In 2018, there were at least 369 trans people murdered worldwide. While the number of murders of trans people in Canada is low year to year, trans Canadians are still at greater risk for discrimination and violence than their cisgender neighbors. In Canada, trans women are twice as likely to experience domestic violence. According to the Trans PULSE Survey, 98% of trans people have experienced transphobia. This is unacceptable. We demand that all levels of government, organizations, and people take immediate action to prevent the marginalization and murder of trans people.

Trans people face serious discrimination at many levels. They are much more likely to be under- or unemployed because of workplace discrimination, and are therefore more likely to live in poverty. Their bodies are sexualized and commodified, which, when combined with employer discrimination, forces them into marginalized and dangerous jobs like sex work.

Like the rest of the 2SLGBTQ+ community, trans people also experience high levels of rejection from their families, causing them to lose important community supports, which can have a negative impact on their physical and emotional wellbeing. The Trans PULSE Survey found that 77% of trans people have seriously considered suicide. Indigenous trans people, trans people of color, trans people with disabilities, and trans people with other intersecting identities are at greater risk of many forms of discrimination, exploitation, and violence.

West Central Women’s Resource Centre serves all women, which includes trans women. We provide housing, income, and employment resources, settlement support for newcomer trans people, and simply a safer place to exist. We are committed to both implementing the Calls for Justice from the National Inquiry into Missing and Murdered Indigenous Women and Girls (which includes all members of the 2SLGBTQ+ community) and to advocating for all levels of government to do so too.

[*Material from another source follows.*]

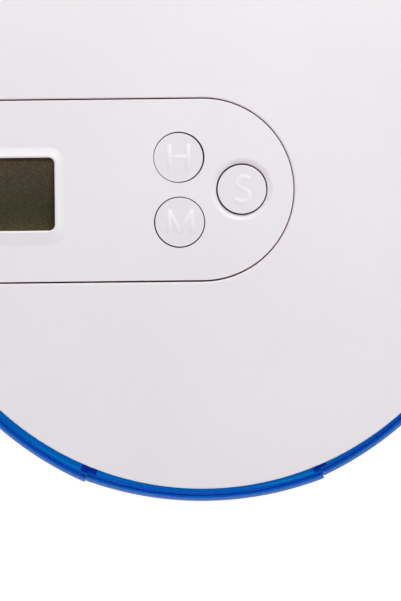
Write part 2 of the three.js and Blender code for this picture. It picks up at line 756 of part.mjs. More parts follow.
// Leaf that presses on the cell's top and stands on the board
function topContactGeometry() {
  const { leaf: thickness, half, reach, rise, legGap, leg: legWidth } = CONTACT;
  const low = CELL.under + CELL.h + rise;
  const high = low + thickness;
  const legX = CELL.x - CELL.r - legGap;
  const leaf = block(legX, CELL.x + reach, -half, half, low, high);
  const leg = block(legX, legX + legWidth, -half, half, BOARD.top + SEAT_GAP, high);
  return join(leaf, leg);
}

// Clip that stands on the board beside the cell's rim
function sideContactGeometry() {
  const low = BOARD.top + SEAT_GAP;
  const y = CELL.r + CLIP.gap;
  const [left, right] = [CELL.x - CLIP.half, CELL.x + CLIP.half];
  const blade = block(left, right, y, y + CLIP.blade, low, low + CLIP.height);
  const foot = block(left, right, y, y + CLIP.foot, low, low + CLIP.footH);
  return join(blade, foot);
}

// Assembly

const pillBox = new THREE.Group();

function add(parent, name, geometry, colour, roughness, extra = {}) {
  const material = new THREE.MeshStandardMaterial({
    color: colour,
    roughness,
    metalness: 0,
    flatShading: true,
    ...extra,
  });
  const mesh = new THREE.Mesh(geometry, material);
  mesh.name = name;
  parent.add(mesh);
  return mesh;
}

const WHITE = 0xe4e1e6;
const BLUE = 0x1048b8;
const BLACK = 0x202022;
const STEEL = { metalness: 0.9 };
const CLEAR_BLUE = { transparent: true, opacity: 0.8 };

add(pillBox, 'base_plate', baseGeometry(), WHITE, 0.45);
add(pillBox, 'top_cover', coverGeometry(), WHITE, 0.4);
add(pillBox, 'tray_deck', deckGeometry(), WHITE, 0.5);

const rimPanel = add(pillBox, 'rim_panel', rimPanelGeometry(), BLUE, 0.25, CLEAR_BLUE);
rimPanel.rotation.z = THREE.MathUtils.degToRad(FIXED_SECTOR_DEG);

DRAWERS.forEach(({ deg, proud }, i) => {
  const sector = new THREE.Group();
  sector.rotation.z = THREE.MathUtils.degToRad(deg);
  pillBox.add(sector);
  const drawer = add(sector, `day_drawer_${i + 1}`, drawerGeometry(), BLUE, 0.25, CLEAR_BLUE);
  drawer.position.x = proud;
});

BASE_SCREW_SPOTS.forEach(({ r, deg }, i) => {
  const screw = add(pillBox, `base_screw_${i + 1}`, screwGeometry(BASE_SCREW), 0xb8b8ba, 0.35, STEEL);
  screw.position.set(...polar(r, deg), BASE_SCREW.under);
});

FOOT_DEGS.forEach((deg, i) => {
  const foot = add(pillBox, `rubber_foot_${i + 1}`, footGeometry(), BLACK, 0.8);
  foot.position.set(...polar(FOOT_RING_R, deg), 0);
});

const timer = new THREE.Group();
pillBox.add(timer);
add(timer, 'timer_front_shell', frontShellGeometry(), WHITE, 0.4);
add(timer, 'timer_back_shell', backShellGeometry(), WHITE, 0.45);
add(timer, 'display_window', windowGeometry(), 0xd8dcd8, 0.05, { transparent: true, opacity: 0.25 });
add(timer, 'lcd_panel', lcdGeometry(), 0x3c4036, 0.25);
add(timer, 'lcd_connector_strip', connectorGeometry(), 0x9a5a6a, 0.7);
add(timer, 'circuit_board', boardGeometry(), 0x1f6b3a, 0.5);
add(timer, 'keypad_mat', matGeometry(), 0xc8c8cc, 0.8);
add(timer, 'button_cell', cellGeometry(), 0xc8c8ca, 0.25, STEEL).position.x = CELL.x;
add(timer, 'battery_contact_top', topContactGeometry(), 0xc0b090, 0.3, STEEL);
add(timer, 'battery_contact_side', sideContactGeometry(), 0xc0b090, 0.3, STEEL);
add(timer, 'battery_cap', capGeometry(), WHITE, 0.45).position.x = CELL.x;

const buzzerLow = BACK_TOP + 2 * SEAT_GAP;
const buzzer = post(BUZZER.x, 0, BUZZER.r, buzzerLow, buzzerLow + BUZZER.h, 24);
add(timer, 'buzzer_disc', buzzer, 0xb89a4a, 0.4, STEEL);

const chipTop = BOARD.under - SEAT_GAP;
const chipBlob = post(CHIP.x, 0, CHIP.tipR, chipTop - CHIP.h, chipTop, 20, CHIP.r);
add(timer, 'chip_blob', chipBlob, BLACK, 0.4);

KEYS.forEach(({ name, deg }) => {
  const key = add(timer, name, keyGeometry(), WHITE, 0.4);
  key.position.set(...polar(KEY_RING_R, deg), 0);
});

TIMER_SCREW_SPOTS.forEach(([x, y], i) => {
  const screw = add(timer, `timer_screw_${i + 1}`, screwGeometry(TIMER_SCREW), 0xb8b8ba, 0.35, STEEL);
  screw.position.set(x, y, TIMER_SCREW.under);
});

export default pillBox;
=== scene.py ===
"""Looks of the round electronic pill box: fine meshes, materials, studio light and camera.

The named sizes are in millimetres and are scaled to metres when a mesh becomes an object.
"""
import json
import math

import bmesh
import bpy
from mathutils import Matrix, Vector


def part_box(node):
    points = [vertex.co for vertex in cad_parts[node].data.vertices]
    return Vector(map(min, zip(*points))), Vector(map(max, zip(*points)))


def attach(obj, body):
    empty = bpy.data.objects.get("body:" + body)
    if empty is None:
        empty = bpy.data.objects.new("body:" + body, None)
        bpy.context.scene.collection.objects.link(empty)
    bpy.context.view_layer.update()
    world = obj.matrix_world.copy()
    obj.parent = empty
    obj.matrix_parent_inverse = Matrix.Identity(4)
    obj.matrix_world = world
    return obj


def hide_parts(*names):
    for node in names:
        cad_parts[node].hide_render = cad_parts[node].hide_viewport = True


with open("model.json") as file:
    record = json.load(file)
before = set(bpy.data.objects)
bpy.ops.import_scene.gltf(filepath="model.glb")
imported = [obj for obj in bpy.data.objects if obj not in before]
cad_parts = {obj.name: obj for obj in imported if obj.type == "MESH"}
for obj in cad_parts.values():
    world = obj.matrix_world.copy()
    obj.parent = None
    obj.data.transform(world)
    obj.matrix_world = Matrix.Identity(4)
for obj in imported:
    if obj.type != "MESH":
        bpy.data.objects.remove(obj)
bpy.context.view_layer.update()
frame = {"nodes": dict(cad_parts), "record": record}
MM = 0.001

# Photograph, taken straight down: its size and the circle of the cover's edge, in pixels
PHOTO_W = 401
PHOTO_H = 601
PHOTO_COVER_X = 202.0
PHOTO_COVER_Y = 189.65
PHOTO_COVER_R = 298.96
PHOTO_TURN = math.radians(0.61)

# Camera: height over the cover in metres, and width of the sensor in millimetres
CAMERA_HEIGHT = 2.5
CAMERA_SIGHT = 10
SENSOR = 36.0

# Stage: half width of the floor in metres, its grey and lift, and the surround's levels
FLOOR_HALF = 3.0
FLOOR_GREY = 0.8
FLOOR_LIFT = 0.7
SURROUND_LEVEL = 0.617
SURROUND_IN_GLOSS = 0.43

# Sizes taken from the frame
COVER_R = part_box("top_cover")[1][1] / MM
COVER_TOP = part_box("top_cover")[1][2] / MM
TIMER_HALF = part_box("timer_front_shell")[1][1] / MM
TIMER_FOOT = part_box("timer_front_shell")[0][2] / MM
KEY_LOW, KEY_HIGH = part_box("set_key")
KEY_TOP = KEY_HIGH[2] / MM
KEY_RING_R = (KEY_LOW[0] + KEY_HIGH[0]) / 2 / MM

# Overlap of joined forms, and how far a cutting form stands past what it cuts
OVERLAP = 0.5
THROUGH = 1.0
PAST_RIM = 8.0

# Cover; a rounded edge is given as (width, depth)
COVER_PLATE = 1.6
COVER_RIM_FOOT = 23.0
COVER_EDGE_ROUND = 0.22
COVER_UNDER_EDGE = 0.2
CLEARANCE = 0.3
CHANNEL_GAP = 0.2
CHANNEL_EDGE = (0.32, 0.6)
CHANNEL_END_FLARE = 0.65
SKIRT_OUT_R = 43.7
SKIRT_IN_R = 42.2
SKIRT_FOOT = 16.4
CHANNEL_WALL = 2.0
CHANNEL_UNDER = 16.5
CHANNEL_FLOOR = 17.7
CHANNEL_END_R = 43.9
FLANGE_OUT = 1.0
FLANGE_LOW = 18.6
FLANGE_HIGH = 19.5
GROOVE_END = 0.4

# Timer face; its round end sits a little closer in the channel than its sides
TIMER_FIT = 0.05
TIMER_END_FIT = (0.123, 0.02)
TIMER_SHIFT = 0.015
TIMER_EDGE = (0.08, 0.08)
TIMER_WALL = 1.2
TIMER_FACE = 1.5
GRIP_COUNT = 5
GRIP_PITCH = 2.6
GRIP_R = 0.45
GRIP_DROP = 1.6
GRIP_RISE = 1.0

# Keys: direction from the middle, radius, gap, shift of the hole, and seat off the ring
KEY_EDGE_ROUND = 0.05
KEY_HOLE_EDGE = (0.045, 0.08)
KEY_HOLE_DEPTH = 3.0
KEY_FLANGE_R = 4.5
KEY_FLANGE_LOW = 0.45
KEY_FLANGE_HIGH = 1.05
KEY_STEM_R = 2.0
KEYS = {
    "hour_key": dict(deg=126, r=3.766, gap=0.158, shift=(0.085, 0.037), seat=(0.012, 0.03)),
    "minute_key": dict(deg=234, r=3.768, gap=0.165, shift=(-0.018, -0.026), seat=(0.114, -0.007)),
    "set_key": dict(deg=0, r=3.742, gap=0.196, shift=(-0.022, 0.014), seat=(0.03, 0.0)),
}
DISH_R = 5.0
DISH_DEPTH = 0.35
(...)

However, there is still much work that needs to be done. There is a huge lack of research about (and by) trans people. This gap leads to an erasure of trans people, their needs, and their experiences, which in turn leads to a lack of awareness, services, and support. Important steps would include the creation of a 24-hour safe space for 2SLGBTQ+ people, full and free access to health care needs in accepting environments, and better education and implementation of services for 2SLGBTQ+ people at all government and community levels.

It should never be dangerous to be who you are. Trans people have the right to live and be honoured as valuable and loved members of society, which will only happen when we end the discrimination and marginalization they currently face. We must work for nothing less than to hear not one single name read out on future Trans Days of Remembrance.